CEO Message

OHCA Board Picking Up Pace, Without Deeper Examination 

The California Office of Health Care Affordability (OHCA) continues to press forward with analyses, investigations, and policies that do not take into full account the impact of their proposals on patient care. Given that, it’s vital that hospitals make certain that the effect on patients and communities is not lost from the conversation. 

The cost of health care services remains out of reach for far too many Californians. That problem must be solved, but solutions cannot come at the expense of patients — and yellow warning lights are flashing. 

CHA’s latest letter to OHCA, sent last week, called attention to several drivers of cost-growth that the OHCA board has largely ignored, as well as some of the potential problems that could arise. 

Already, OHCA seems poised to set sector-specific spending growth targets for hospitals in certain geographic regions — something that the law set for 2029 — with a current focus on Monterey County.
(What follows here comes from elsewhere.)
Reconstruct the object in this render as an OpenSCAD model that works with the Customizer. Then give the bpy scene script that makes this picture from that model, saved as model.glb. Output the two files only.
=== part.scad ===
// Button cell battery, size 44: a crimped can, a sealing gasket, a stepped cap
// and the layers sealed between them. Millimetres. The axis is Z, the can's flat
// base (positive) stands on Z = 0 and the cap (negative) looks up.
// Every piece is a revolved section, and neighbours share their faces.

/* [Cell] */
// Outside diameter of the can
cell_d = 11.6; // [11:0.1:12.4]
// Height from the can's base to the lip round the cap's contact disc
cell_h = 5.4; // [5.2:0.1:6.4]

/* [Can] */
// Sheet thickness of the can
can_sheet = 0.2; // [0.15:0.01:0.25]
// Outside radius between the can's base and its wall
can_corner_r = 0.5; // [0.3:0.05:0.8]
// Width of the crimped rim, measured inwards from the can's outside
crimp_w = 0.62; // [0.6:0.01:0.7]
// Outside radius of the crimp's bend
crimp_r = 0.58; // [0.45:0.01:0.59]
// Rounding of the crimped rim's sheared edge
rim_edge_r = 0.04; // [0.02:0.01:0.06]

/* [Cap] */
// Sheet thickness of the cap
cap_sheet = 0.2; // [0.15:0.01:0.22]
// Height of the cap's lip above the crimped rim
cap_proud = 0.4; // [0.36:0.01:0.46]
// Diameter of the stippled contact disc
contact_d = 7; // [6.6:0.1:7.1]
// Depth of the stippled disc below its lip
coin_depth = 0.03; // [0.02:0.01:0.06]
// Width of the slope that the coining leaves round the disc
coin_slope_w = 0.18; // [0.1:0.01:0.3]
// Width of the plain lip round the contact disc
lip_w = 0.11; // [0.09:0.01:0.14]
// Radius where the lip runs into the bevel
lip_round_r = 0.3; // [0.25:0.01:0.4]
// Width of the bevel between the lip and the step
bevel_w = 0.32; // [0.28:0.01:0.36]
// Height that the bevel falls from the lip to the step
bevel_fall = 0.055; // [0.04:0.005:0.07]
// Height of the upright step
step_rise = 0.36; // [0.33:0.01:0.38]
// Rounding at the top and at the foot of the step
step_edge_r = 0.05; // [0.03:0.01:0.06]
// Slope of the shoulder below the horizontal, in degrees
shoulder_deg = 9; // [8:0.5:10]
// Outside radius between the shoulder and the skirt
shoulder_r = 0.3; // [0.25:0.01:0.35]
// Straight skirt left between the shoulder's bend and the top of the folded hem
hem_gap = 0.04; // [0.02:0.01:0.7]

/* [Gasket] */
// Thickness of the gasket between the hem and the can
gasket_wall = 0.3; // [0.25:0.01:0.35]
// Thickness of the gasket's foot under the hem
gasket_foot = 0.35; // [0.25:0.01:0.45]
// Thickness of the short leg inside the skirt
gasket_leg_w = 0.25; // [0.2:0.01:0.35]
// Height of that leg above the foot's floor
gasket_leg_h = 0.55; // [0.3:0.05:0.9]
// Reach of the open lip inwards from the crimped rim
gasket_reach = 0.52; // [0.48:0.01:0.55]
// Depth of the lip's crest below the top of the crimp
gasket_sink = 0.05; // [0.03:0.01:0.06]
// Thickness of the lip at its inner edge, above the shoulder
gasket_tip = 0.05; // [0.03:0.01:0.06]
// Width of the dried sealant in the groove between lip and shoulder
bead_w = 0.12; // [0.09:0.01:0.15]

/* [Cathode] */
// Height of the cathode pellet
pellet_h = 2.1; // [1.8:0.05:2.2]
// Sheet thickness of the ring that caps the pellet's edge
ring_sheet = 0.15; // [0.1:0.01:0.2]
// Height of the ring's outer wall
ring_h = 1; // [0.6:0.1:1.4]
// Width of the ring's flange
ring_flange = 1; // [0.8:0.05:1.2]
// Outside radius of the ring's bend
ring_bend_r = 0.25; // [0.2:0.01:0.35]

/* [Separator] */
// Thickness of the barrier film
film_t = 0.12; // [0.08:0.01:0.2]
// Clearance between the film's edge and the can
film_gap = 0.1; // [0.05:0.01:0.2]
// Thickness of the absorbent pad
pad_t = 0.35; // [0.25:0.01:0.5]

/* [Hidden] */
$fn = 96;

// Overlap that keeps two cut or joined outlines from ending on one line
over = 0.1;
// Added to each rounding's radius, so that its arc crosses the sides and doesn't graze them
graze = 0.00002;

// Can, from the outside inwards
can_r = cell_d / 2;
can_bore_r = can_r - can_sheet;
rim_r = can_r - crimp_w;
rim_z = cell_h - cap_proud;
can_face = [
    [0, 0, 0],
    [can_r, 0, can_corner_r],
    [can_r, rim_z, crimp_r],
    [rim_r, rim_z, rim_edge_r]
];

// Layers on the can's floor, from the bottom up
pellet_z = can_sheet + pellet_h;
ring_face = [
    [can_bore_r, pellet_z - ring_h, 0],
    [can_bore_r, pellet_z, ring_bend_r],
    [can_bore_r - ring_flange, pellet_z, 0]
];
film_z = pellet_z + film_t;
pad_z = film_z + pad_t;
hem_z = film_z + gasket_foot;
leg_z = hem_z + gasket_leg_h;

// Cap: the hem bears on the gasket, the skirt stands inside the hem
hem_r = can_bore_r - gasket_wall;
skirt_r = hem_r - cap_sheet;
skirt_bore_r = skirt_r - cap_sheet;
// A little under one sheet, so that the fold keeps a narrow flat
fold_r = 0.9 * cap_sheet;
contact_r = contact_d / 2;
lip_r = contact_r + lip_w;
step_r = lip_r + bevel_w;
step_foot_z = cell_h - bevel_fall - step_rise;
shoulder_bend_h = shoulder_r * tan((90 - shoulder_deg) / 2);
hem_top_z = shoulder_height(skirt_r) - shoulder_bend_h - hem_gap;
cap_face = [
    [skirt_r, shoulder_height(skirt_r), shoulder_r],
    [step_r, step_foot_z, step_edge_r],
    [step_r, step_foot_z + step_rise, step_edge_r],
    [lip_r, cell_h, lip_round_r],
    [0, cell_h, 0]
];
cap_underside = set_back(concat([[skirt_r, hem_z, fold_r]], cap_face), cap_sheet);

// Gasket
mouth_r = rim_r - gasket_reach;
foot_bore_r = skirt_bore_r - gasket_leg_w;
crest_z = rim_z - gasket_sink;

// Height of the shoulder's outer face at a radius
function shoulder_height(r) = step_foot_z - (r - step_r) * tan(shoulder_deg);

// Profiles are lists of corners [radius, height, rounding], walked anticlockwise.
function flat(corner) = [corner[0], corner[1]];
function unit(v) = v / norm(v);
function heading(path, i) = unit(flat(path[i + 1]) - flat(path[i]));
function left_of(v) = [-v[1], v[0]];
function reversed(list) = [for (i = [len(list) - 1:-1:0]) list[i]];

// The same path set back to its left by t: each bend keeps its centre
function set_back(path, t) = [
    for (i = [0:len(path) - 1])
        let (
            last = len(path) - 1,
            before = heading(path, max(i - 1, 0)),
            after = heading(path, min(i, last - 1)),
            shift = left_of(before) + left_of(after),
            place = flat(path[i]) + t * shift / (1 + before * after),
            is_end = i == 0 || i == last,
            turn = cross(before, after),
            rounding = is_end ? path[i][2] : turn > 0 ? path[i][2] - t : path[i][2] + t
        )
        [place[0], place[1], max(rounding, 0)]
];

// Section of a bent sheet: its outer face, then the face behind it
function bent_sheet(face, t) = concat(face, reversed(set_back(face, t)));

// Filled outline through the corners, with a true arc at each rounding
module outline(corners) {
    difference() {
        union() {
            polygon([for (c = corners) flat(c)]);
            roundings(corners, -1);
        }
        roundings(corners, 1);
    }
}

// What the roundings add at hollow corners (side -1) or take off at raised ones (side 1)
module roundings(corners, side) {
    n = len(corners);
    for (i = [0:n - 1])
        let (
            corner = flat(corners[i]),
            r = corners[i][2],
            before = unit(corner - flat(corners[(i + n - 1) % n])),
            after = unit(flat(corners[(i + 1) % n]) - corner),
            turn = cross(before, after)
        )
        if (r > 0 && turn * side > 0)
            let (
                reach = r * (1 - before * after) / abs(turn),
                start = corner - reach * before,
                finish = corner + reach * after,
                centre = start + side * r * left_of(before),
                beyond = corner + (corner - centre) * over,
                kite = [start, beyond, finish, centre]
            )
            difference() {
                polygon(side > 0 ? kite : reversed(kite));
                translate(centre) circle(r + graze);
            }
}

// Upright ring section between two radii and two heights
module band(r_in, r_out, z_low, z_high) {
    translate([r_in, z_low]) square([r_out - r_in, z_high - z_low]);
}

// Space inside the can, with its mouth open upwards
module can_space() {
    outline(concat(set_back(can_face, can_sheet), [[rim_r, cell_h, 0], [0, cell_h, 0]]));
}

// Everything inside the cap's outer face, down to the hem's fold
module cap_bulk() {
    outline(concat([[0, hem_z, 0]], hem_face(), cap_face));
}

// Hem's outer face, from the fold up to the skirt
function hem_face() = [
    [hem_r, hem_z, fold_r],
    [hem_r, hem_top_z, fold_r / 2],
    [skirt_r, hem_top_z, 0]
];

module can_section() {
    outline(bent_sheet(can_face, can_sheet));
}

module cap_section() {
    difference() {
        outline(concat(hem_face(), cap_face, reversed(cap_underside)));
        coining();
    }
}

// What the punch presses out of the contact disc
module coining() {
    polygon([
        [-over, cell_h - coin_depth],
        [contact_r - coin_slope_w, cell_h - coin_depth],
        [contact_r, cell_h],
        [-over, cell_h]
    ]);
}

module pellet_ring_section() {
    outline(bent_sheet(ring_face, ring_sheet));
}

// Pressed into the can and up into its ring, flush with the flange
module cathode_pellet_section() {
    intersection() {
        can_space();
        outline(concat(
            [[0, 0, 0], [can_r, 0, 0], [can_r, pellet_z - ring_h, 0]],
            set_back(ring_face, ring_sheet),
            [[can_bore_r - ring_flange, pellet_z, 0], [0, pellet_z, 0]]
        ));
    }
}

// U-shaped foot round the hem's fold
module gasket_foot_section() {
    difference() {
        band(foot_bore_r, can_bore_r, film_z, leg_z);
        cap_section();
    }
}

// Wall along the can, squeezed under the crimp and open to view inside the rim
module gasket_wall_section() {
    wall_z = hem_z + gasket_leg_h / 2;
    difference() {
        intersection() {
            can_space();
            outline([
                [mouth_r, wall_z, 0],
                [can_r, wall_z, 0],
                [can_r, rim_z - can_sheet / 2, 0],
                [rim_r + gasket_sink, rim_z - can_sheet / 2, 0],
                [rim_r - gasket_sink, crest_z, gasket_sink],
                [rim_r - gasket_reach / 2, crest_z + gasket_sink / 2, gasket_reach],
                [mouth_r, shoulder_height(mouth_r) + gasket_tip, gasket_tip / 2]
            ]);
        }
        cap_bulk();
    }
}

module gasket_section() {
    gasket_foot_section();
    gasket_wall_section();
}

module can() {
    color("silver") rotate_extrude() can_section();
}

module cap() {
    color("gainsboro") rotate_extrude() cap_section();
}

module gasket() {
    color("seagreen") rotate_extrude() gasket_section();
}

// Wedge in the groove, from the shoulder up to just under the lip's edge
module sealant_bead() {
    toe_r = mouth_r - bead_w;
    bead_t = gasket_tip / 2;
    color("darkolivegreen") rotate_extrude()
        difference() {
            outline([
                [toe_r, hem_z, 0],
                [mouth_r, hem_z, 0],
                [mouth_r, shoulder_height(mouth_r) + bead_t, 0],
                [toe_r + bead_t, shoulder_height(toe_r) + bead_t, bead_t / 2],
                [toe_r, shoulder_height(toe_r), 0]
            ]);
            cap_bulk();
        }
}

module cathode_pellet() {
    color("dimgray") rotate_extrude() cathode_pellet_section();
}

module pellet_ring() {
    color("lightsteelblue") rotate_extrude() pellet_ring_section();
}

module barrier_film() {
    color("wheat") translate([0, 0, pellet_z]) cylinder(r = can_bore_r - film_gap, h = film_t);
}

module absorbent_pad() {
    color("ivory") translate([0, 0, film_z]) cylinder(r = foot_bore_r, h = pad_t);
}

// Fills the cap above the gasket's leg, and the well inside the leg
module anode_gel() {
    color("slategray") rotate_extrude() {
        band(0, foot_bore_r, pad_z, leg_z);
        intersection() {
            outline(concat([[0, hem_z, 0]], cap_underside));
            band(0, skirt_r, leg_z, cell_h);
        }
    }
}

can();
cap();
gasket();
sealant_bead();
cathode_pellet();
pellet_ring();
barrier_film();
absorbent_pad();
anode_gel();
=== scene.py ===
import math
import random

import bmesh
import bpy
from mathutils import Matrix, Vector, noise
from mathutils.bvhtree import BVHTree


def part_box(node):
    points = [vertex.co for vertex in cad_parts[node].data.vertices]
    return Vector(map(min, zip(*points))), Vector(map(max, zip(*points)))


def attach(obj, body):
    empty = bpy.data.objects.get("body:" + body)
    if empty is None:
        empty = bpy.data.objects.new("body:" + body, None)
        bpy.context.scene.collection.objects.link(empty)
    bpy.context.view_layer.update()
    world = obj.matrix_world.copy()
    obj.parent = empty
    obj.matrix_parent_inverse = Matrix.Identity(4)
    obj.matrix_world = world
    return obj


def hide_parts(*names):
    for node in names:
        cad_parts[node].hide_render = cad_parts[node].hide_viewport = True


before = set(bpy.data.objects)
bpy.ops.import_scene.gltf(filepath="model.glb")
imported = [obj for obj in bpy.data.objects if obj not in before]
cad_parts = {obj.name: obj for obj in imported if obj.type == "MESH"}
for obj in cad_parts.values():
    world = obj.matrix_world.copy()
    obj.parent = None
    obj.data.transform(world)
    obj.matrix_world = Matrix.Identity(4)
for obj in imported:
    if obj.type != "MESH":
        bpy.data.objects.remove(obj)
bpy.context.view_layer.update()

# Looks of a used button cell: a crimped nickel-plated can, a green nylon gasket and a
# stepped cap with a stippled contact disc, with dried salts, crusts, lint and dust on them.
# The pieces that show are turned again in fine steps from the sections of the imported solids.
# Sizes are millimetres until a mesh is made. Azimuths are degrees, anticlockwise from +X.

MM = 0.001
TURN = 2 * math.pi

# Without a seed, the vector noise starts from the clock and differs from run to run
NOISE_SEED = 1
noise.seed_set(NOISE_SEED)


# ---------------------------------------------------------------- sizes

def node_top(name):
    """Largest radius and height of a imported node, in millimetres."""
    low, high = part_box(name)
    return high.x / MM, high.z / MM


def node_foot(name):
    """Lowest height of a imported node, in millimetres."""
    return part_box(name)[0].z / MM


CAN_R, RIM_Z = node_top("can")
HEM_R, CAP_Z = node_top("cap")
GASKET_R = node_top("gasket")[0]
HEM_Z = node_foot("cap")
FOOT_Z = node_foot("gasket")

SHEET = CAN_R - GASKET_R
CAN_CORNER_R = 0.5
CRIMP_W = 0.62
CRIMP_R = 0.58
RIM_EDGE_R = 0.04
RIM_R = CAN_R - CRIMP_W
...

And while it’s the board’s prerogative to move more quickly, doing so suggests that a proper analysis of the impact of such targets will fall by the wayside.  

As outlined in CHA’s Oct. 9 letter, many factors remain unexamined or underexamined. To share a few: 

  • The regional cost-of-living discrepancies in California are stark, and the state as a whole is far more expensive than most of the country. 
  • Medicare pays just 75 cents on the dollar for hospital care, leaving hospitals no choice but to turn to commercial payers to keep their doors open (with an aging population, this shortfall will only grow in the next decade). 
  • Hospitals unable to obtain additional reimbursement from commercial insurance companies — those with exceedingly high rates of government payers — must close or merge with larger systems. 
  • Reducing commercial reimbursement to 150% of Medicare would devastate patient care, leaving 80% of California hospitals losing money every day to care for patients and jeopardizing tens of thousands of local jobs. 
  • Reducing all of California hospitals’ operating margins to zero — leaving not a penny to expand services for emergencies like a pandemic or for workforce investment, for example — would reduce total health care spending in the state by a mere $4 per person per year. 
  • There is no link between statewide market share and higher reimbursement. 
  • And there’s more. 

In any given year, this board of eight unelected officials will make financial decisions about California health care that shift more money than the state Legislature or the U.S. Congress. Together, we must ensure those decisions are made carefully and judiciously.